4.                  What robust control mechanisms can realistically be set up and maintained to help diminish the risk of abuse?

5.                  And, most difficult, what other surveillance proposals is this proposal likely to lead to?

Answering these questions for traffic cameras suggests that they are a good idea, at least as an experiment.  They seem likely to help deter traffic violations.  They can’t easily be misused for gathering other sorts of information or for suppressing dissent.
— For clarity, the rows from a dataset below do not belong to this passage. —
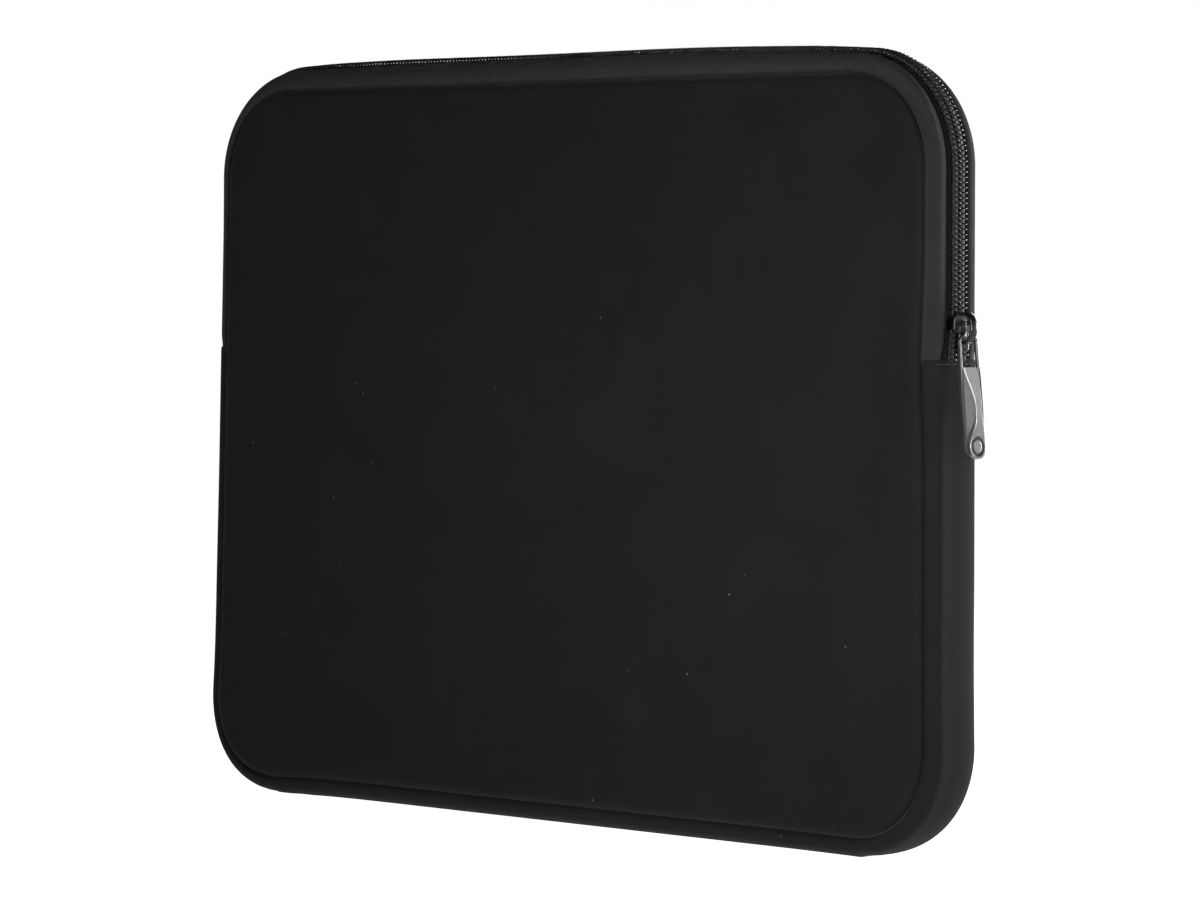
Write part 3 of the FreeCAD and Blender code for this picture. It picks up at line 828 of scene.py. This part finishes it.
def make_coil(name, side):
    """One row of the zipper: a flattened helix of monofilament whose heads reach past the middle.

    The strands on the outside slant in the front row and lie straight across in the back row.
    """
    stations = loop_frames("upper", JOIN - 1.0 * MM, 1.0 * MM, COIL_MIDDLE)
    length = stations[-1, 4]
    turns = int(length / PITCH)
    outside_share = 0.72 if side < 0 else 0.12
    centre_depth = COIL_HALF_WIDE - 0.15 * MM
    path = []
    for index in range(turns * TURN_STEPS):
        phase = (index % TURN_STEPS) / TURN_STEPS
        turn = 2 * math.pi * phase
        if phase < 0.5:
            advance = (1 - outside_share) * phase * 2
        else:
            advance = 1 - outside_share + outside_share * (phase - 0.5) * 2
        travel = PITCH * (index // TURN_STEPS + advance + (0.5 if side > 0 else 0.0))
        x, z, out_x, out_z, middle = coil_place(stations, min(travel, length))
        swing = math.copysign(abs(math.cos(turn)) ** 0.75, math.cos(turn))
        lift = -math.copysign(abs(math.sin(turn)) ** 0.8, math.sin(turn))
        head = max(-swing, 0.0)
        depth = side * (centre_depth + COIL_HALF_WIDE * swing + spread_at((x, z), side))
        rise = middle + COIL_HALF_TALL * lift + 0.12 * MM * head ** 3
        path.append((x + out_x * rise, depth, z + out_z * rise, 1 + 0.25 * head ** 4))
    path = np.array(path)
    places = path[:, :3]
    tangents = np.gradient(places, axis=0)
    tangents /= np.linalg.norm(tangents, axis=1)[:, None]
    vertices = []
    normal = np.cross(tangents[0], np.array([0.0, 1.0, 0.0]))
    for index, (place, tangent) in enumerate(zip(places, tangents)):
        normal = normal - tangent * np.dot(normal, tangent)
        normal /= np.linalg.norm(normal)
        binormal = np.cross(tangent, normal)
        for corner in range(STRAND_CORNERS):
            angle = 2 * math.pi * corner / STRAND_CORNERS
            offset = normal * math.cos(angle) + binormal * math.sin(angle)
            vertices.append(place + offset * STRAND * path[index, 3])
    faces = tube_faces(0, len(places), STRAND_CORNERS)
    return add_mesh(name, vertices, faces, "zipper_coil", sharp=80)


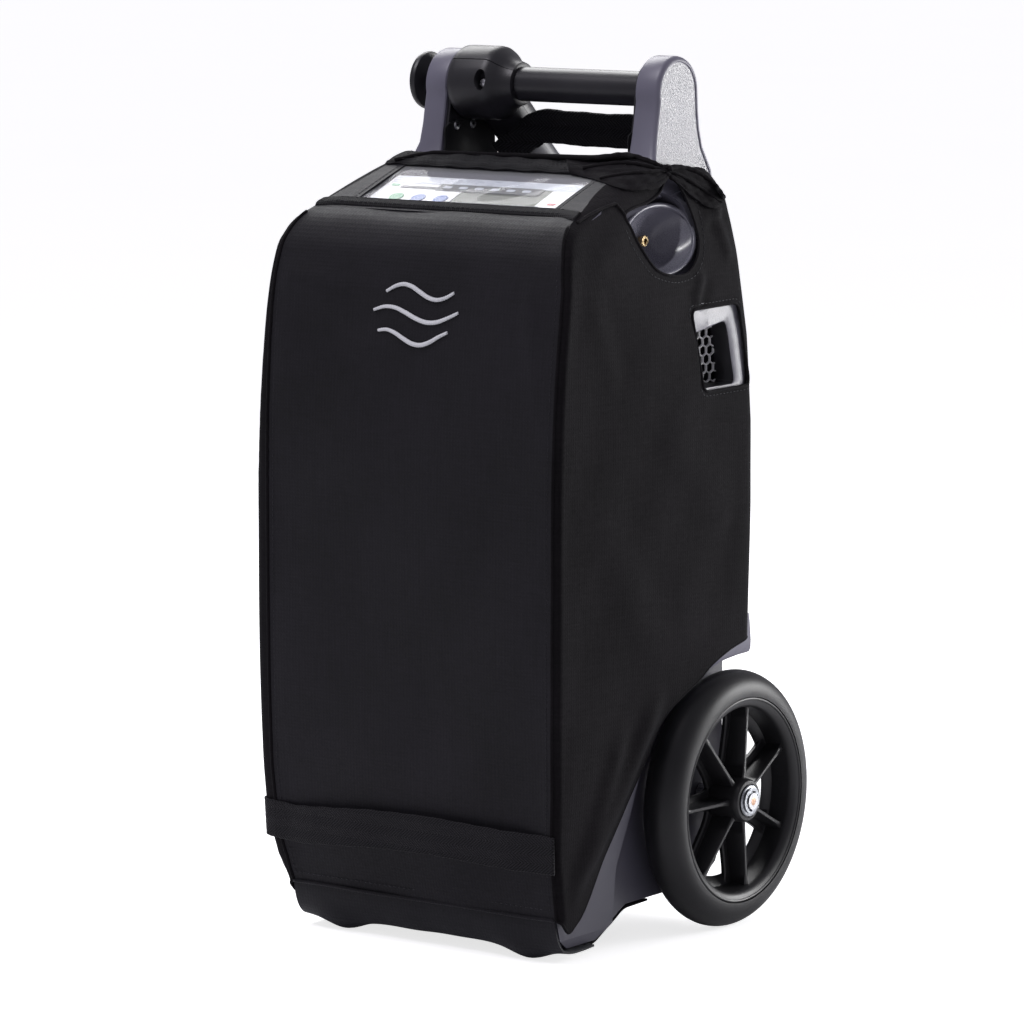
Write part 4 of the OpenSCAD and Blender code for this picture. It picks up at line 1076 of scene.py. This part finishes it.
# ------------------------------------------------------------------ vent: frame with rounded edges and a stretched hexagon mesh
def vent_pieces():
    V, F = [], []
    a_, pitch, w = 7.4, 5.2, 0.36
    inner = [(8.3, 353.0), (9.3, 354.4), (42.5, 359.2), (45.2, 358.6), (46.3, 356.0), (51.6, 325.0), (50.8, 323.0), (49, 322.4), (17.8, 322.4), (16.2, 323.6)]
    segs = set()
    for j in range(-1, 9):
        for i in range(-1, 8):
            cy = 8.0 + i * a_ + (j % 2) * a_ / 2; cz = 321.0 + j * pitch
            hx = [(cy, cz + pitch * 2 / 3), (cy + a_ / 2, cz + pitch / 3), (cy + a_ / 2, cz - pitch / 3), (cy, cz - pitch * 2 / 3), (cy - a_ / 2, cz - pitch / 3), (cy - a_ / 2, cz + pitch / 3)]
            for k in range(6):
                p, q = hx[k], hx[(k + 1) % 6]
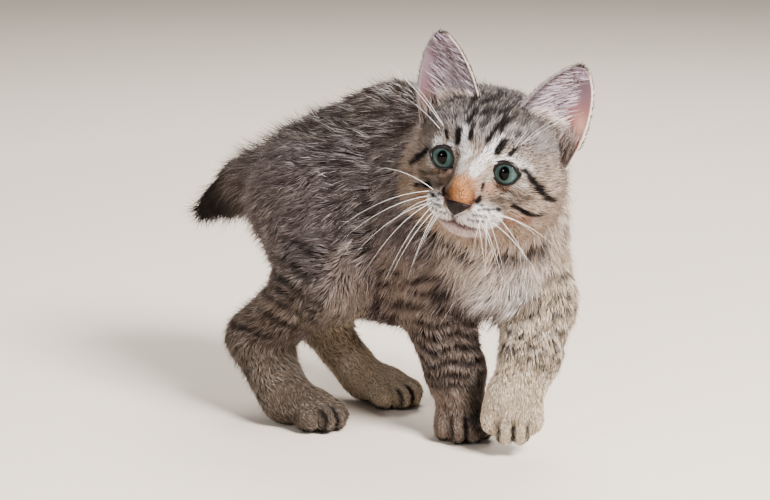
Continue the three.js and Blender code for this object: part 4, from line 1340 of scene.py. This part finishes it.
# Some tufts are strays. Behind the rump and the hocks there are more of them, and they stand higher.
behind = smooth_step(roots[:, 1], 25, 60) * smooth_step(-roots[:, 1], -112, -100)
astray = rng.uniform(0, 1, len(roots)) < STRAYS * (1 + STRAYS_BEHIND * behind)
root_stray = astray * rng.uniform(0.2, 1, len(roots)) * (root_length > SHORT) * (1 + 0.7 * behind)
root_stray = root_stray * np.where(on_head, 0.7, 1)
root_width = root_width * np.where(root_stray > 0, STRAY_WIDTH, 1)
spines, root_normals = lay_on_coat(roots, root_names, root_way, root_depth, root_length, root_stray)
spines[:, :, 2] = np.maximum(spines[:, :, 2], FUR_SOLE)

# A tuft whose tip would cover an eye, the nose leather or the mouth is left out.
shown = clear_of_face(in_head(spines[:, 2]), LEATHER_BACK - 0.5, 0.2, -0.2)
roots, root_names, root_length, root_width = (
    values[shown] for values in (roots, root_names, root_length, root_width)
)
root_ticking, root_depth, root_normals, spines = (
    values[shown] for values in (root_ticking, root_depth, root_normals, spines)
)

# A tuft takes the markings over its bend and at its tip, made paler or darker with its lock and by chance.
lock_tone = rng.normal(size=len(roots))[lock_of(roots, root_names)]
chance = 0.45 * rng.normal(size=len(roots)) + 0.45 * lock_tone + 0.3 * ripple(roots, 6, 31)
over_bend = spines[:, 1] + root_normals * ((1 - BEND) * root_depth)[:, None]
bend_tint, tip_tint = (
    tones(markings(p, root_names), root_ticking * chance) for p in (over_bend, spines[:, 2])
)
root_tint = np.stack((bend_tint, bend_tint, tip_tint), 1)
root_places = coat_map(roots, root_names)
root_short = root_length < SHORT

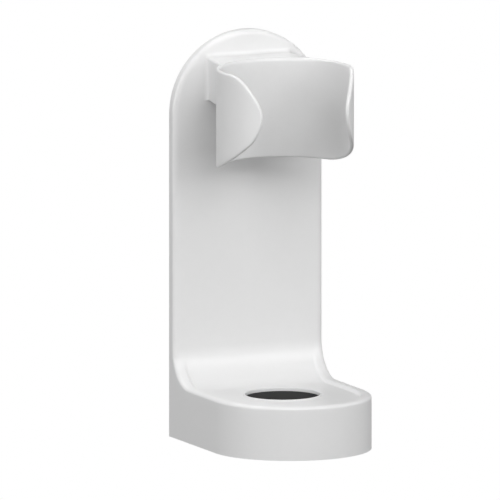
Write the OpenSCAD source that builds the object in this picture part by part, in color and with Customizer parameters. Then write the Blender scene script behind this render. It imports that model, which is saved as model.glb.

They decrease the discretionary and sometimes oppressive power of police over motorists.

There is a danger that local governments, which make money from traffic tickets, will use this cheap law enforcement device primarily to raise revenue without regard to whether it improves safety.  Governments could, for instance, be tempted to make yellow lights shorter (perhaps unsafely short) or to set speed limits too low.  This sort of moral hazard is always present whenever the government can financially profit from law enforcement.

But the solution to this, I think, is not to reject the useful technology, but to set up administrative control mechanisms to prevent its misuse; and precisely because cameras are evenhanded and catch the rich and powerful alongside everyone else, there are bound to be strong political forces pushing for such control mechanisms. Yes, bureaucrats do like getting the money from the traffic fines, but their bosses like to get re-elected.  When enforcement is widely spread and not focused on just a few people, the political reaction to any possible abuses is likely to be quite strong.

One friend of mine suggested that traffic tickets are a form of tax and that making the tax easier to collect will mean that this tax rate will effectively become too high. That might initially be true, but which sort of tax is fairer and likelier to be set at the proper level, a tax that is applied indiscriminately to thousands of people, or a tax that is borne by whomever a police officer chooses to pull over?

The one big unknown is the answer to the fifth Surveillance Question. Once the cameras are set up, might the data eventually be used not just to catch red light runners but to photograph and identify all drivers?  More about that shortly.

Other types of cameras, such as cameras at stadiums that look for known fugitives, or cameras mounted on government buildings and streetlamps that monitor the surrounding area for crime, are also probably worth experimenting with.  They can at least theoretically help catch some street criminals and deter others (though we should always realize that crime control proposals that sound worthwhile may end up not working in practice).  I’m not sure how much the cameras would help fight terrorism, as some people have suggested, but if they just catch street criminals, that’s not chopped liver.


 

These cameras pose some risk of government abuse, from petty indignities, such as security guards using cameras to ogle women, to more serious misuse, such as officials trying to find possibly embarrassing behavior by their enemies. But they can also reduce the risk of government abuse: the camera that might videotape a mugging can also videotape police stops of citizens, providing evidence of possible police misconduct and maybe even to some extent deterring such misconduct. And videotape evidence can decrease the risk that the wrong person will be arrested.

 

What about the Slippery Slope?

The modest proposals that we hear today are not, by themselves, particularly troubling.  I must acknowledge, though, that they do carry the potential for future danger. Once voters get used to surveillance, they might become more tolerant of the government using the data in ways that do pose more risk of abuse.

Proposals to let the government connect cameras to face recognition software, keep the recordings indefinitely rather than just recycling them after a few days, and merge the data in a centralized database–measures that could indeed be abused by some officials–might become more politically viable once cameras in public places are a part of our daily lives.  Slippery slope arguments are often overstated, but in a legal and political system that relies heavily on precedent and analogy, the slippery slope is a real risk.  Moreover, once the government invests money in cameras, voters might want to get the most bang for their buck by having the police store, merge, and analyze the gathered data.  This slippage isn’t inevitable, but it’s not implausible.


 

But even if there is slippage, it’s important that the potential for abuse is limited and limitable.  The danger isn’t the government looking into homes, or tapping private telephone conversations.  Rather, it’s that cameras in public places will be abused by officials who want to harass or blackmail their political enemies.

There are such rotten apples in government.  If you think that there are very many and that law enforcement is fundamentally corrupt, you should oppose any extra tools for the police, because in your perspective the tools would more likely be used for ill than for good, but I don’t take so dim a view.  I think that for all its faults, law enforcement is filled mostly with decent people.  And more importantly, good law enforcement is vitally necessary to the safety of citizens of all classes and races.

Instead of denying potentially useful tools to the police, we should think about what control mechanisms we can set up to make abuse less likely, and we should recognize that some surveillance tools can themselves decrease the risk of government abuse rather than increase it.